I COMBATTIMENTI di questi giorni si aggiungono ai numerosi attacchi dell’ultimo mese contro la popolazione civile che hanno causato almeno un centinaio di morti e, secondo il governo centrale di Kinshasa, sarebbero tutti opera dell’Adf, il più mortale dei circa 122 gruppi armati stimati nella Rdc orientale.

Una situazione di generale insicurezza per la popolazione locale delle regioni di Kivu che ha portato alla morte, lo scorso febbraio, dell’ambasciatore italiano Luca Attanasio, del carabiniere Vittorio Iacovacci e del loro autista Mustapha Milambo, uccisi in un agguato da sette uomini armati.

MENTRE IL GOVERNO centrale ha da subito escluso che quell’attacco fosse di matrice islamista, accusando le Forze democratiche di Liberazione del Ruanda (Fdlr) – che hanno subito «smentito ogni loro coinvolgimento» –, restano ancora forti dubbi riguardo ai reali esecutori dell’agguato, anche perché i miliziani dell’Adf «non rivendicano mai direttamente le loro azioni».

L’Adf, composto principalmente dai ribelli musulmani ugandesi che usavano le regioni orientali di Kivu come basi operative per i loro attacchi contro l’Uganda, si è definitivamente stabilizzato in queste regioni ricche di minerali dalla metà degli anni ’90. Dall’aprile 2019 alcuni attentati dell’Adf sono stati rivendicati dallo Stato Islamico – attraverso i suoi consueti canali sui social –, che designa il gruppo come sua «Provincia dell’Africa centrale» (Iscap).

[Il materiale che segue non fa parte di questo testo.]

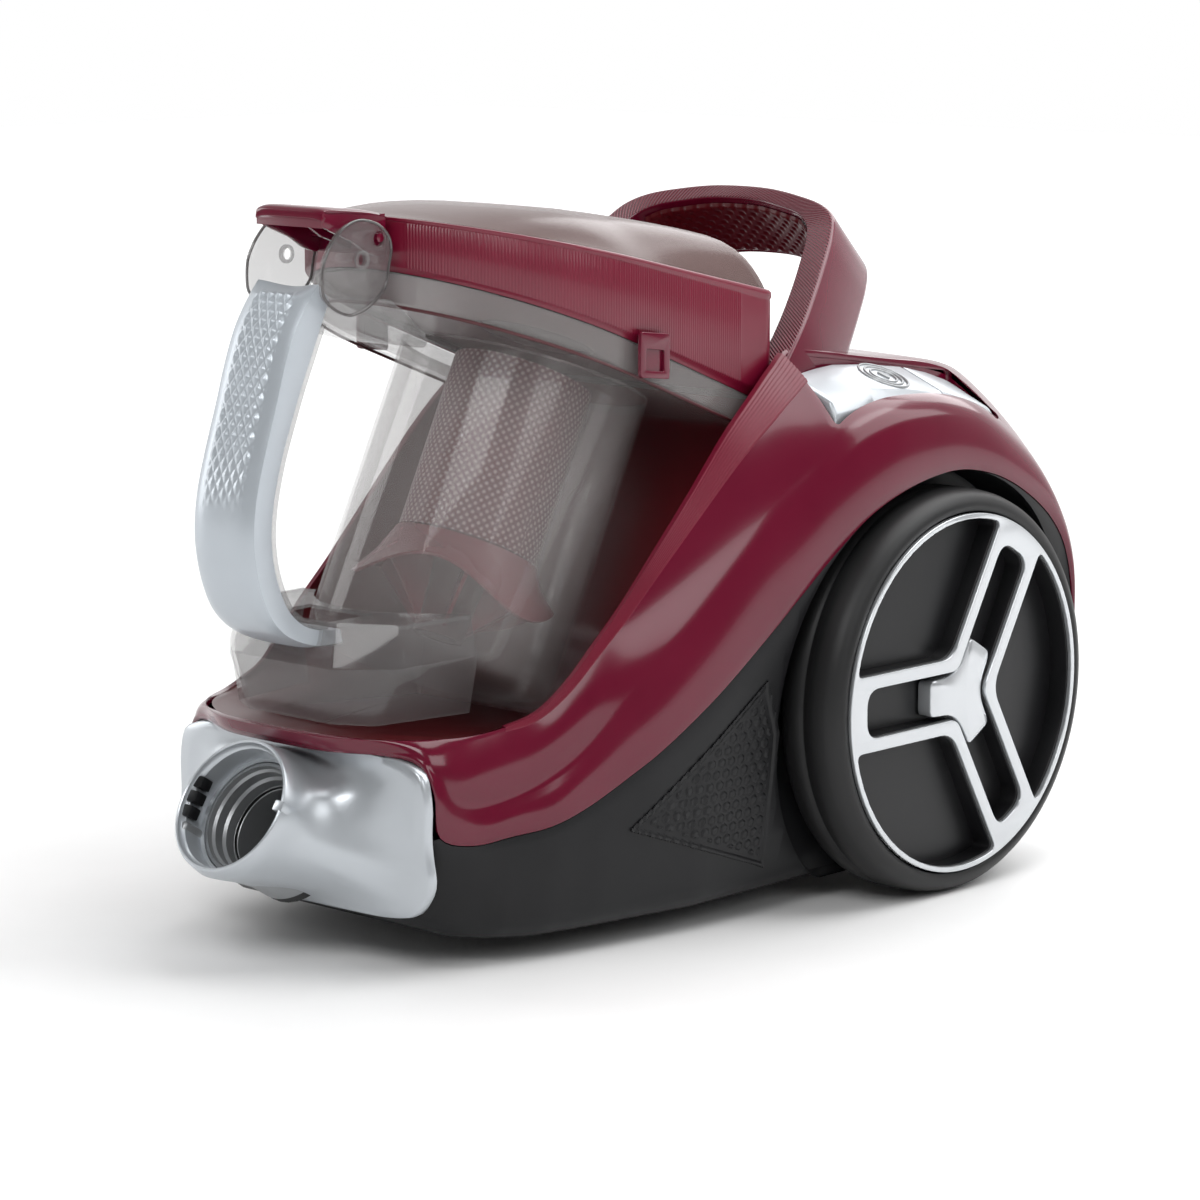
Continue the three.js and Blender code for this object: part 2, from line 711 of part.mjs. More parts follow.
function separatorSkirt() {
  const profile = [
    [19, -34], [36, -34], [37, -37], [50, -62], [47.5, -62], [35, -38], [19, -37], [19, -34],
  ];
  return turned(profile, binFrame);
}

function separatorCone() {
  const profile = [[10, -78], [12.4, -78], [28, 40], [28, 44], [25.6, 44], [10, -78]];
  return turned(profile, binFrame, 32).subtract(disc(40, 46, 100, binFrame, 12));
}

function foamFilter() {
  return lidBand(12, RING_LOW, 8, RING_LOW, 22)
    .intersect(underPlane(RING_HIGH, -3))
    .subtract(box(-FAR, FAR, 20, FAR, 0, FAR));
}

function filterFrame() {
  return lidBand(LID.wall + GAP, RING_LOW, 8, RING_LOW, 24)
    .subtract(lidBand(12 - GAP, RING_LOW, 0, RING_LOW, 60))
    .intersect(underPlane(RING_HIGH, -7))
    .subtract(box(-FAR, FAR, 20, FAR, 0, FAR));
}

function lidClip() {
  const z = RING_LOW.z + RING_LOW.slope * -38;
  const plate = box(LID.r + 0.6, LID.r + 3, -48, -28, z - 13, z + 8);
  return plate.subtract(box(0, FAR, -43, -33, z - 9, z - 2));
}

// ---------- inside the housing ----------
function motorHousing() {
  const { r, length } = MOTOR;
  const profile = [
    [22, 0], [r - 8, 0], [r, 10], [r, length - 20], [r - 10, length], [24, length],
    [24, length - 3], [r - 12, length - 3], [r - 3, length - 22], [r - 3, 11], [r - 10, 3], [22, 3],
    [22, 0],
  ];
  return turned(profile, placeAlongY(MOTOR.x, MOTOR.front, MOTOR.z), 32);
}

const motorLine = placeAlongY(MOTOR.x, MOTOR.front, MOTOR.z);

function motorStator() {
  return ring(22, 36, 62, 104, motorLine, 24);
}

function motorRotor() {
  const profile = [[0, 14], [4, 14], [4, 64], [19, 64], [19, 110], [4, 110], [4, 130], [0, 130]];
  return turned(profile, motorLine, 24);
}

function motorFan() {
  const profile = [
    [4.4, 22], [16, 22], [38, 26], [42, 28], [42, 42], [12, 42], [4.4, 42], [4.4, 22],
  ];
  return turned(profile, motorLine, 32);
}

function airDuct() {
  const outer = hull([
    [-34, 62, 244], [34, 62, 244], [-34, 62, 261], [34, 62, 261], [-34, 88, 261], [34, 88, 261],
    [-70, 70, 160], [-20, 70, 160], [-70, 96, 160], [-20, 96, 160],
  ]);
  const inner = hull([
    [-31, 50, 247], [31, 50, 247], [-31, 50, 258], [31, 50, 258], [-31, 85, 258], [31, 85, 258],
    [-67, 73, 150], [-23, 73, 150], [-67, 93, 150], [-23, 93, 150],
  ]);
  return outer.subtract(inner).subtract(bay(WALL + GAP));
}

function reelDrum() {
  const { r, width } = REEL;
  const half = width / 2;
  const profile = [
    [8, -half], [r, -half], [r, 2.5 - half], [30, 2.5 - half], [30, half - 2.5], [r, half - 2.5],
    [r, half], [8, half], [8, -half],
  ];
  return turned(profile, placeAlongX(REEL.x, REEL.y, REEL.z), 28);
}

function reelShaft() {
  return turned([[0, -33], [12, -33], [12, -29], [7.5, -29], [7.5, 34], [0, 34]],
    placeAlongX(REEL.x, REEL.y, REEL.z), 24);
}

function hepaFilter() {
  return box(-50, 50, 203, 222, 70, 146);
}

function exhaustGrille() {
  const plate = box(-53.8, 53.8, 233, 236.4, 66.4, 149.6);
  const bars = [];
  for (let i = 0; i < 8; i += 1) {
    const z = 76 + i * 9;
    bars.push(box(-46, 46, 200, 260, z - 2.2, z + 2.2));
  }
  const catchTab = box(-8, 8, 228, 234, 145, 148.5);
  return plate.subtract(joined(bars)).add(catchTab);
}

function cordOutlet() {
  const line = placeAlongY(72, 0, 118);
  const profile = [
    [5, 230.4], [11, 230.4], [11, 235.1], [8, 235.1], [8, 238.2], [5, 238.2], [5, 230.4],
  ];
  return turned(profile, line, 24);
}

function controlBoard() {
  return box(-60, 20, 130, 190, 204, 206);
}

// ---------- assembly ----------
function addHousing() {
  const cordHole = disc(8.4, 200, 260, placeAlongY(72, 0, 118), 24);
  add('base_pan', 'black', basePan().subtract(cordHole));
  add('upper_shell', 'burgundy', upperShell().subtract(cordHole));
  add('bin_cradle', 'darkRed', binCradle());
  add('carry_handle', 'burgundy', carryHandle());
  add('handle_grip_pad', 'rubber', handleGrip());
  add('cord_outlet', 'rubber', cordOutlet());
}

function addSidePairs() {
  const pairs = [
    ['rail_trim', 'burgundy', railTrim()],
    ['side_panel', 'black', sidePanel()],
    ['axle_stub', 'steel', axleStub()],
    ['tyre', 'tyre', tyre()],
    ['wheel_disc', 'black', wheelDisc()],
    ['wheel_trim', 'silver', wheelTrim()],
    ['hub_cap', 'silver', hubCap()],
    ['pedal', 'silver', pedalBody()],
    ['pedal_tail', 'silver', pedalTail()],
    ['pedal_spring', 'steel', pedalSpring()],
    ['lid_clip', 'burgundy', lidClip()],
  ];
  for (const [name, finish, solid] of pairs) {
    add(`${name}_left`, finish, solid);
    add(`${name}_right`, finish, mirrored(solid));
  }
}

function addInlet() {
  add('inlet_cover', 'silver', inletCover());
  add('inlet_socket', 'black', inletSocket());
  add('inlet_seal', 'rubber', ring(21.2, 26.8, -53, -48.5, mouthFrame, 32));
  add('inlet_duct', 'black', inletDuct());
}

function addCaster() {
  add('caster_fork', 'black', casterFork());
  add('caster_wheel', 'tyre', casterWheel());
  add('caster_pin', 'steel', casterPin());
}

function addBin() {
  add('bin_tub', 'clear', binTub());
  add('bin_foot', 'clear', binFoot());
  add('bin_handle', 'silver', binHandle());
  add('handle_liner', 'clear', handleLiner());
  add('bin_bracket', 'clear', binBracket());
  add('release_lever', 'burgundy', releaseLever());
}

function addLid() {
  add('lid_ring', 'burgundy', lidRing());
  add('lid_dome', 'smoke', lidDome());
  add('lid_floor', 'rose', lidFloor());
  add('bin_seal', 'rubber', binSeal());
  add('foam_filter', 'foam', foamFilter());
  add('filter_frame', 'rose', filterFrame());
  add('separator_mesh', 'rose', separatorMesh());
  add('separator_skirt', 'rose', separatorSkirt());
  add('separator_cone', 'rose', separatorCone());
}

function addInsides() {
  add('motor_housing', 'white', motorHousing());
  add('motor_stator', 'copper', motorStator());
  add('motor_rotor', 'steel', motorRotor());
  add('motor_fan', 'white', motorFan());
  add('air_duct', 'black', airDuct());
  add('reel_drum', 'white', reelDrum());
  add('reel_shaft', 'steel', reelShaft());
  add('hepa_filter', 'paper', hepaFilter());
  add('exhaust_grille', 'black', exhaustGrille());
  add('control_board', 'board', controlBoard());
}

addHousing();
addSidePairs();
addInlet();
addCaster();
addBin();
addLid();
addInsides();

export default vacuum;
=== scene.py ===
"""Looks of the cyclonic cylinder vacuum cleaner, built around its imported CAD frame."""

import math

import bmesh
import bpy
from mathutils import Matrix, Vector


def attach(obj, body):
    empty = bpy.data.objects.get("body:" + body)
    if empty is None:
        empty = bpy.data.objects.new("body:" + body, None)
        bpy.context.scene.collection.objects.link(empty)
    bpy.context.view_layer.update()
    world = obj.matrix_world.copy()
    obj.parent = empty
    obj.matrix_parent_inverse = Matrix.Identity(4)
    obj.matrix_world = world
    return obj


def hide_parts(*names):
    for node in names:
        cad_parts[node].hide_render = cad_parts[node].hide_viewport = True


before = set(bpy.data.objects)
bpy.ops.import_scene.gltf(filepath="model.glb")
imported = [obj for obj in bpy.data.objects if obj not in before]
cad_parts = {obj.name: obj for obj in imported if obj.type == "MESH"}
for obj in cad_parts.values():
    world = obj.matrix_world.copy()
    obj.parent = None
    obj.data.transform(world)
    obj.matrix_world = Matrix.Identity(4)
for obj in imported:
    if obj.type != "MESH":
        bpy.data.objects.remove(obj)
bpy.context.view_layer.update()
MM = 0.001

# Places on the machine, in millimetres, as the CAD frame has them.
AXLE_Y, AXLE_Z = 123.0, 100.0
MOUTH_Y, MOUTH_Z, MOUTH_LEAN = -220.9, 77.0, 57.8
BIN_Y, BIN_Z, BIN_LEAN = -52.7, 206.5, -26.3
LID_R, LID_Y, LID_HALF, LID_REAR, LID_CORNER = 92.0, -45.0, 90.0, 56.0, 9.0
RING_LOW = (262.7, -0.39)
RING_HIGH = (309.4, -0.2246)
FLANGE_DROP = 15.5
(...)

Dallo scorso marzo gli Stati uniti hanno inserito l’Adf nella lista delle «organizzazioni terroristiche affiliate all’Isis».

IL KIVU SECURITY TRACKER (Kst), rispettato osservatore della violenza nella Rdc orientale con sede negli Usa, incolpa l’Adf di aver causato dal 2017 oltre 2mila morti nella sola area di Beni. Così la Rdc, il più grande paese dell’Africa subsahariana, oltre alle centinaia di gruppi armati nati sulle ceneri delle due guerre del Congo (1996-1997 e 1998-2003), si trova alle prese con un nemico che da alcuni anni terrorizza tutte le sue regioni orientali e che ha creato legami con gli altri network jihadisti del continente: dal Sahel alla Somalia, dalla Nigeria al Mozambico, rendendo l’Africa l’epicentro del jihadismo internazionale.

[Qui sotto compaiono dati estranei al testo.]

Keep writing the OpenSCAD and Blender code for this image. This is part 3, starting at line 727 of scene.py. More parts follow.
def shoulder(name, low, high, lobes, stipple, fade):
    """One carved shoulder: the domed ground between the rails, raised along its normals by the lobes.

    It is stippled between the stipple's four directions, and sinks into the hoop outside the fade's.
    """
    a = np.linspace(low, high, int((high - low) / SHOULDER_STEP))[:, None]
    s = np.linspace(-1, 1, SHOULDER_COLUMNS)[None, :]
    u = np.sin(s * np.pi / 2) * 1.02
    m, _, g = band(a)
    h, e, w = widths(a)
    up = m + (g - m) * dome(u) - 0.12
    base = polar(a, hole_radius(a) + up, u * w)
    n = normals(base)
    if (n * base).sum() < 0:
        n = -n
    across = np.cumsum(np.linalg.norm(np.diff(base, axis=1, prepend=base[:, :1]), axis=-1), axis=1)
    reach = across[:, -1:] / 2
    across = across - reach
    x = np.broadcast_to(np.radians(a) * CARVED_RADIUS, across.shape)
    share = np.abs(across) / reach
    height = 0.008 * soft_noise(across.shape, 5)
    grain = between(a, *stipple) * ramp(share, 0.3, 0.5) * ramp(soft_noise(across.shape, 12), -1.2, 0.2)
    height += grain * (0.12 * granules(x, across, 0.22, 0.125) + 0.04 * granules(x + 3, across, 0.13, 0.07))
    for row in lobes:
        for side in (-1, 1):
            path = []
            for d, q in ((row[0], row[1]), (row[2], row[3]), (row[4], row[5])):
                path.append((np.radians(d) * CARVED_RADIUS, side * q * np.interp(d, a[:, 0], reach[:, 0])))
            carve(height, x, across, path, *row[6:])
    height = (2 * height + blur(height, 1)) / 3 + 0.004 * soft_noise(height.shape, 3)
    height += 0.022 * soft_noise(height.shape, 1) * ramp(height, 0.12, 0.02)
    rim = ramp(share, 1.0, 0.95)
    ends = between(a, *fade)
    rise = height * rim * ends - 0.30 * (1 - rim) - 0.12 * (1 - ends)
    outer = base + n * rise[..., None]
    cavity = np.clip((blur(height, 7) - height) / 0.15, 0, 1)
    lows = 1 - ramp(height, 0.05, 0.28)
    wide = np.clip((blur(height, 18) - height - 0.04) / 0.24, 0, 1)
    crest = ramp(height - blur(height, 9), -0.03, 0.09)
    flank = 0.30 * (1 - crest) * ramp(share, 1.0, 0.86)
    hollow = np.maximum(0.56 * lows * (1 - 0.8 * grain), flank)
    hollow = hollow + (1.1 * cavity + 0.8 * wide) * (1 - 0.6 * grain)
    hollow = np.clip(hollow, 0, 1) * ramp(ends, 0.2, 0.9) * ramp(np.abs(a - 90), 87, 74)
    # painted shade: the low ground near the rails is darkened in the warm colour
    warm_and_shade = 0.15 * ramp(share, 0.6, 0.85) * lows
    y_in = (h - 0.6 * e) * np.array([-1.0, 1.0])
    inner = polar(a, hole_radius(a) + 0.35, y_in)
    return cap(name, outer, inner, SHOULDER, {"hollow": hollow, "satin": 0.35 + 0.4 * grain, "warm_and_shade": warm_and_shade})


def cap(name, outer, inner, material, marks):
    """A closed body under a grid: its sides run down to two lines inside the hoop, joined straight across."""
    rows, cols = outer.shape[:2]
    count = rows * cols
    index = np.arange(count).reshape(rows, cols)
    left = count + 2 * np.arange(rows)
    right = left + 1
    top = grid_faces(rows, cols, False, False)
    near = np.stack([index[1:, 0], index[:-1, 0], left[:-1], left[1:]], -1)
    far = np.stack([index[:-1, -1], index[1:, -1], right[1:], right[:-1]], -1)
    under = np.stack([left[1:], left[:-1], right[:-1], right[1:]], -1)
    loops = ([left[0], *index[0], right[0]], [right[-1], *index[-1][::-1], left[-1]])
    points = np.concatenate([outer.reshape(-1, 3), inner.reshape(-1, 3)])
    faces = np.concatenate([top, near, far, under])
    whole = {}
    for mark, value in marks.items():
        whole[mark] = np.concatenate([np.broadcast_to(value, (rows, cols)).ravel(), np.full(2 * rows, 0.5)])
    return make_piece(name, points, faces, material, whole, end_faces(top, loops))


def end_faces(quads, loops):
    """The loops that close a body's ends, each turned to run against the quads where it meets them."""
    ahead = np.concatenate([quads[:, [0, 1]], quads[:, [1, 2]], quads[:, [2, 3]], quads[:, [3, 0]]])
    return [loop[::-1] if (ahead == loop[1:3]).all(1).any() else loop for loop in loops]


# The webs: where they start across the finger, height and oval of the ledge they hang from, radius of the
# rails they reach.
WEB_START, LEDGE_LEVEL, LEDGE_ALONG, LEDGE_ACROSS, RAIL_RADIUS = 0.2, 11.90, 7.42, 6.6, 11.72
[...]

«Una nuova internazionale del jihadismo – spiega Pierre Boisselet, coordinatore di Kst – costituita da ugandesi, ruandesi, tanzaniani, kenioti, somali e più recentemente mozambicani, con compiti ben definiti: i somali insegnano agli adolescenti le tecniche per fabbricare bombe artigianali, tanzaniani e ugandesi si occupano dell’addestramento militare e dell’insegnamento del Corano».

A POCO SEMBRA SERVIRE la presenza dei 15mila caschi blu della missione Onu Monusco, istituita nel 2010 proprio con l’obiettivo di «proteggere i civili e consolidare la pace nella Rdc». Vista la gravità della situazione lo scorso maggio il presidente, Felix Tshisekedi, ha proclamato lo «stato d’assedio nel Nord Kivu e nella vicina provincia di Ituri», nel tentativo di frenare la crescente insicurezza e intensificare la lotta contro i gruppi armati.

«Si può pensare che l’annuncio dello stato d’assedio abbia causato l’effetto opposto con l’Adf che ha aumentato gli attacchi contro i villaggi – conclude Boisselet – Strategia che preoccupa: questa situazione crea carestia e insicurezza alimentare con migliaia di civili in fuga».